Saturday, February 09, 2008

Continuing that book and food theme...

I finished The Zookeeper's Wife just in time for Chinese New Year and another book-food combo.
My book group decided that the next book we'd tackle is the Ann Arbor/Ypsi Community Read: William Poy Lee's The Eighth Promise: An American Son's Tribute to His Toisanese Mother. Reading two non-fiction books in a row is pretty atypical for me, though the food link definitely helps keep me engaged.

I think this memoir will be fast and interesting, but again, I think I'm going to find the writer's style a bit annoying. I don't think it'll bug me in the same way as Ackerman's digressions and flowery language, but Lee's prose seems a little awkward and conversational at times. When a pretty down to earth book suddenly starts a paragraph with "Oh..." I get the feeling that he couldn't think of another way to express his (genuine) emotions but by lapsing into conversational writing. If the whole book was told this way, that would be one thing. But I find it a little jarring to hop back and forth.

Anyway, on Thursday the kids wore the padded satin outfits Brian brought them back from Shanghai last year (quite perfect for our current cold weather) and I made some Chinese-ish food for dinner: fried tofu with boc choy and shitake mushrooms in an orange/ginger/garlic sauce, fried rice, and dumplings from the freezer chest at the Asian grocery store.
It was pretty decent for homemade Chinese food, but the amazing thing was that Ian ate it; except for the boc choy and mushrooms, he had a decent sized portion of tofu, fried rice with peas and scallions and dumplings that were pork but had a lot of green stuff in there too. I was flabbergasted--this kid usually has me jumping through hoops and dreading how he'll express himself when he sees what is on his plate. If the pickiest eater in the house starts off the Year of the Rat this way, maybe it'll be a good food year for us all.

Tuesday, February 05, 2008

fat fat fat fat

Happy Fat Tuesday!

Not that any of us need to get any fatter (Ok, Ian could use a little more fat, but he's the only one), but Fiona and I happily made our way to Copernicus Deli this morning to buy some strawberry and prune filled paczki. Fiona was amazed to discover that the trays of paczki were stacked taller than her:
They trucked these, and many more like them, in from Hamtramck and they were tasty--yeastier than a regular donut and the not-overly-sweet prune filling helped my grown up taste buds handle the sugary richness.

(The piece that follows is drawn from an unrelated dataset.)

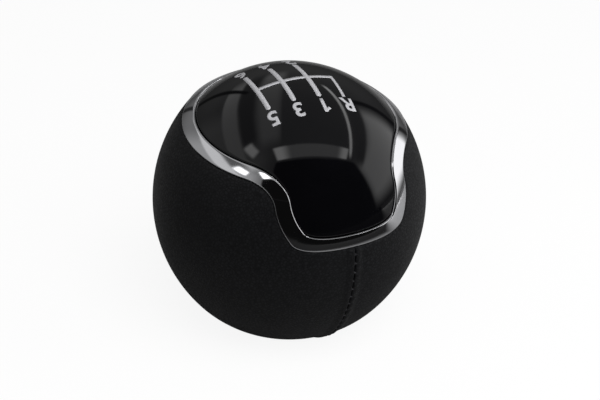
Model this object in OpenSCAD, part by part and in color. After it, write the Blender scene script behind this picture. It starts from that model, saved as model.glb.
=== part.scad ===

Of course, we couldn't leave with just a few paczki, so I also picked up some sauerkraut with caraway, a baton of polish sausage and some mushroom-filled pierogi. We'll have those for dinner later this week.
The book I'm reading right now fits in perfectly with this splurge of Polish delicacies, Diane Ackerman's The Zookeeper's Wife. I really like the content of the book about the Polish family who ran the Warsaw Zoo and the ways they helped hundreds of Jews escape and hide during the Nazi Occupation.

But I am struggling with Ackerman's writing style. Her prose is florid, which I've appreciated in other settings (there is a lovely poem about pink Amazon river dolphins in her book The Moon by Whale Light), but which I'm finding distracting here. There are tons of digressions, some of which have scientific or historical information, but which also make following the progress of Jan, Antonina and their "guests" hard to follow. I feel like Ackerman is trying too hard to convince us of Jan and Antonina's heroism with this laden prose--their actions speak very clearly to their courage and I wish the story was told simply. Instead I find myself skimming and dodging through the book, trying to follow the narrative and not get side tracked.